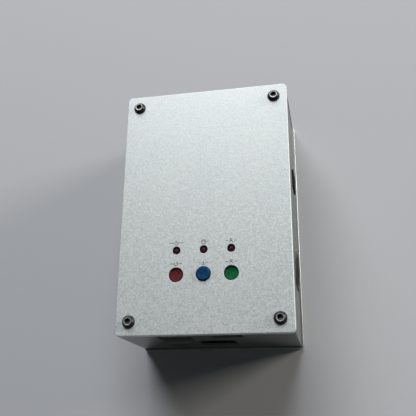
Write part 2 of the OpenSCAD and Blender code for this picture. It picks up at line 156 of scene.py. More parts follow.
@dataclass(frozen=True)
class Finish:
    """A surface as it was made: its colour and gloss, and how it varies.

    The grain and the relief's height are in millimetres. Contrast is the share by which the colour goes up
    and down, spread the lowest and highest share of the roughness, and detail how many octaves a noise has.
    """

    name: str
    colour: str
    roughness: float
    metallic: float = 0.0
    grain: float = 0.3
    relief: float = 0.004
    contrast: float = 0.08
    spread: ClassVar[tuple[float, float]] = (0.85, 1.15)
    detail: ClassVar[float] = 3.0

    def material(self) -> bpy.types.Material:
        """Makes the material once, and gives it again after that.

        Returns:
            The material.
        """
        known = bpy.data.materials.get(self.name)
        if known:
            return known
        made = bpy.data.materials.new(self.name)
        made.use_nodes = True
        tree = made.node_tree
        shader = tree.nodes["Principled BSDF"]
        given = {"Base Color": linear(self.colour), "Roughness": self.roughness, "Metallic": self.metallic}
        connect(tree, shader, given | self.dress(tree, add(tree, Kind.PLACE)))
        made.diffuse_color = linear(self.colour)
        return made

    def shade(self, factor: float) -> tuple[float, float, float, float]:
        """The finish's colour, lighter or darker by a factor."""
        red, green, blue, alpha = linear(self.colour)
        return (min(red * factor, 1.0), min(green * factor, 1.0), min(blue * factor, 1.0), alpha)

    def gloss(self) -> dict[str, float]:
        """Limits that carry a noise's usual values over to the spread of the roughness."""
        low, high = (self.roughness * share for share in self.spread)
        return {"From Min": NOISE_LOW, "From Max": NOISE_HIGH, "To Min": low, "To Max": high}

    def tones(self) -> dict[int, tuple]:
        """The darker and the lighter tone of the colour."""
        return {COLOUR_A: self.shade(1 - self.contrast), COLOUR_B: self.shade(1 + self.contrast)}

    def dress(self, tree: bpy.types.NodeTree, place: bpy.types.NodeSocket) -> dict:
        """One noise varies the colour, the gloss and the relief together.

        Args:
            tree: the material's node tree.
            place: the coordinates on the object.

        Returns:
            What feeds each input of the shader.
        """
        grain = add(tree, Kind.NOISE, pattern(place, self.grain) | {"Detail": self.detail})
        return {
            "Base Color": add(tree, Kind.BLEND, {MIXED_BY: grain} | self.tones(), data_type="RGBA"),
            "Roughness": add(tree, Kind.RANGE, {"Value": grain} | self.gloss()),
            "Normal": add(tree, Kind.RELIEF, {"Height": grain, "Distance": self.relief * MM}),
        }


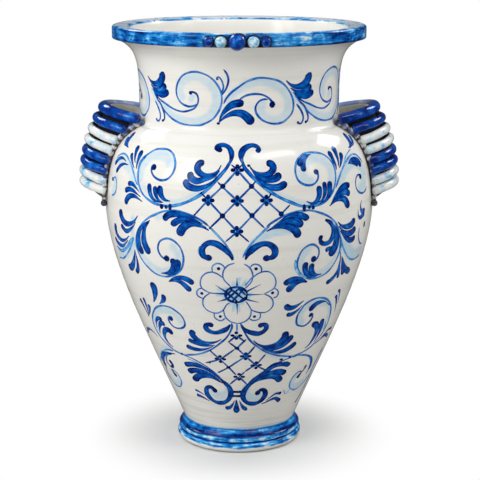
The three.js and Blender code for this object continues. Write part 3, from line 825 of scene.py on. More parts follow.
panel.lobe(7, (122, 289), (128, 284), (136, 281.5), (145, 281.5), (150.5, 284), (152.5, 289))
panel.lobe(7, (124, 284), (131, 277.5), (140, 273), (149, 272.5), (155, 275), (158, 277))
panel.lobe(6, (127, 278), (136, 270), (146, 264.5), (154, 263.5), (160, 265.5))

# The middle scrolls, which turn inwards beside the flower
panel.line(2.0, (-33, 293), (-40, 298), (-50, 303), (-60, 306), (-70, 307.5), (-80, 307), (-90, 304.5),
           (-100, 300), (-108, 296), (-115, 291), (-122, 284), (-128, 276.5), (-132, 268), (-133.5, 260),
           (-131.5, 251), (-127, 243), (-120, 236.5), (-112, 231.5), (-104, 229), (-95, 228.5), (-87, 230),
           (-78, 233.5), (-71, 238.5), (-67, 245), (-65, 252), (-65, 258), (-67.5, 266), (-73, 272),
           (-80, 275), (-87, 274.5), (-94, 270.5), (-97.5, 264), (-97.5, 258), (-94, 252.5), (-88, 250.5),
           (-86, 255), bulb=7.5, load=0.44)
panel.lobe(7, (-99, 232), (-88, 234), (-81, 239), (-78, 246), (-81, 252))
panel.lobe(6, (-95, 232), (-84, 233), (-76, 239), (-73, 246), (-73, 252))
panel.lobe(7, (-106.5, 293), (-116, 287), (-124, 279), (-128, 270), (-128, 260), (-124, 251))
panel.lobe(8, (-108, 291), (-115, 283), (-118, 273), (-118, 265), (-115, 258), (-111, 254))
panel.lobe(6, (-40, 295), (-50, 300), (-60, 303.5), (-72, 304), (-82, 301.5), (-87, 295.5))
panel.lobe(6, (-36, 291.5), (-46, 295.5), (-56, 298.5), (-66, 298), (-74, 293.5), (-76, 290))
panel.lobe(8, (-33, 288.5), (-42, 293), (-52, 295), (-60, 292), (-65.5, 286), (-66.5, 279.5))
panel.line(2.0, (30, 293), (38, 298), (48, 303), (60, 306.5), (72, 307.5), (82, 307), (92, 304), (102, 300),
           (110, 295.5), (117, 289.5), (122, 283), (126, 276), (129, 268), (130.5, 260), (130.5, 252),
           (128, 244), (123, 236.5), (116, 230.5), (108, 227.5), (98, 226), (88, 227), (80, 231), (73, 237),
           (69, 245), (69.5, 254), (73, 262), (79, 266.5), (86, 268), (92, 265.5), (96, 261), (97, 255),
           (95, 250), (91, 249), (89.5, 254), bulb=7.5, load=0.44)
panel.line(3.0, (85, 229), (74, 234), (68, 242), (66, 252), load=0.18)
panel.lobe(6, (104, 230), (96, 228.5), (88, 230), (82, 236), (80, 243), (82, 247.5))
panel.lobe(6, (107, 230), (98, 230), (92, 234), (89, 240), (91, 245))
panel.line(5.8, (102, 294.5), (110, 290), (114.5, 283), (115, 275), (111, 268), (104, 266.5), (98, 269),
           (96.5, 274), (100, 275), bulb=6.6, load=0.72)
panel.lobe(9, (106, 293), (116, 284), (121, 275), (122, 265), (119.5, 257), (113, 251.5))
panel.lobe(5, (118, 262), (112, 260), (106, 258))
panel.lobe(6, (33, 289), (42, 295), (52, 300.5), (62, 303.5), (70, 302.5), (77, 299), (79, 297))
panel.lobe(7, (32, 288.5), (42, 293), (52, 297), (60, 297.5), (67, 295), (71.5, 290))
panel.lobe(7.5, (30, 287.5), (38, 291), (48, 292.5), (57, 290.5), (64, 285.5), (68, 278))

# Dark curls above the flower
panel.line(6.6, (-7, 255), (-10, 261), (-16, 267.5), (-24, 273), (-32, 274.5), (-38, 271.5), (-41.5, 266),
           (-41, 260), (-38, 257.6), (-34.5, 257), (-30.8, 258.4), bulb=8, load=0.72)
panel.line(1.0, (-44, 270), (-46, 264), (-44.5, 259), (-41, 256), load=0.3)
panel.line(2.0, (-33, 293), (-27, 287), (-20, 279.5), (-14, 272), (-9, 263), (-6, 257), load=0.34)
panel.line(6.8, (7, 255.5), (10, 262), (16, 268.5), (23, 272.5), (30, 273.5), (36, 271), (40, 266.5),
           (40.5, 261), (38, 257.8), (34.5, 256.6), (30.5, 256.8), (27.3, 258.4), bulb=8, load=0.74)
panel.line(2.0, (4, 257.5), (7, 264), (12, 272), (19, 280), (26, 287), (34, 294), load=0.34)

# Leaves under the middle scrolls
panel.lobe(6, (-90, 223), (-82, 228), (-72, 230), (-63, 228.5), (-55.5, 224))
panel.lobe(6, (-90, 223), (-80, 225.5), (-72, 224), (-66, 219.5), (-60.5, 214.5))
panel.lobe(6.5, (87, 223), (80, 227), (72, 229), (64, 228), (57, 224.5), (55, 223))
panel.lobe(7, (86, 222.5), (78, 224.5), (70, 223), (64, 218), (60.5, 213.5))
panel.lobe(6, (-145.5, 269), (-155, 263), (-166, 260.5), (-176, 264), (-179, 270), (-177, 278))
panel.lobe(5, (-149, 263.5), (-157, 258), (-166, 253.5), (-178, 254), (-188, 259))
panel.line(3.4, (-137, 269), (-152, 256), (-163, 249.5), (-175, 246), (-188, 249), load=0.30)
panel.line(1.8, (-136, 269), (-142, 260), (-152, 250), (-163, 242), (-175, 236.5), (-190, 234.5), load=0.36)
panel.lobe(7, (-138, 254), (-142, 245), (-148, 236), (-156, 229.5), (-164, 228.5))
panel.lobe(5, (-138, 252), (-138, 240), (-141, 230), (-147, 224.5))
panel.line(1.8, (128, 272), (131, 266), (136, 258), (142, 251), (150, 244), (160, 238.5), (170, 236.3),
           (180, 236.5), (190, 238), load=0.34)
panel.line(3.6, (130, 268), (131.5, 259), (133, 250), load=0.2)
panel.line(1.8, (168, 275), (169, 266), (173, 259), (179, 254), (187, 252), load=0.42)
panel.dot(183, 276, 5, 8)
panel.lobe(5, (133, 252), (135.5, 245), (136.5, 236), (136, 229), (131.5, 222.5), (124, 218),
           (118.5, 217.5))
panel.lobe(7, (138, 246), (143, 236), (148, 228), (151, 221.5))
panel.lobe(7, (140, 244), (148, 233), (156, 226.5), (165, 223.5), (168, 225))
panel.lobe(4, (137, 240), (139, 228), (140, 219))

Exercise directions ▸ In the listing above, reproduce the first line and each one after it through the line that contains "again after that.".

Answer in full ▸
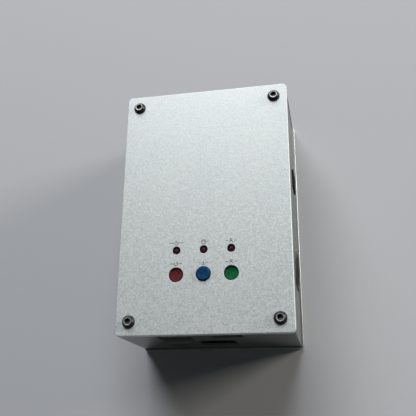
Write part 2 of the OpenSCAD and Blender code for this picture. It picks up at line 156 of scene.py. More parts follow.
@dataclass(frozen=True)
class Finish:
    """A surface as it was made: its colour and gloss, and how it varies.

    The grain and the relief's height are in millimetres. Contrast is the share by which the colour goes up
    and down, spread the lowest and highest share of the roughness, and detail how many octaves a noise has.
    """

    name: str
    colour: str
    roughness: float
    metallic: float = 0.0
    grain: float = 0.3
    relief: float = 0.004
    contrast: float = 0.08
    spread: ClassVar[tuple[float, float]] = (0.85, 1.15)
    detail: ClassVar[float] = 3.0

    def material(self) -> bpy.types.Material:
        """Makes the material once, and gives it again after that.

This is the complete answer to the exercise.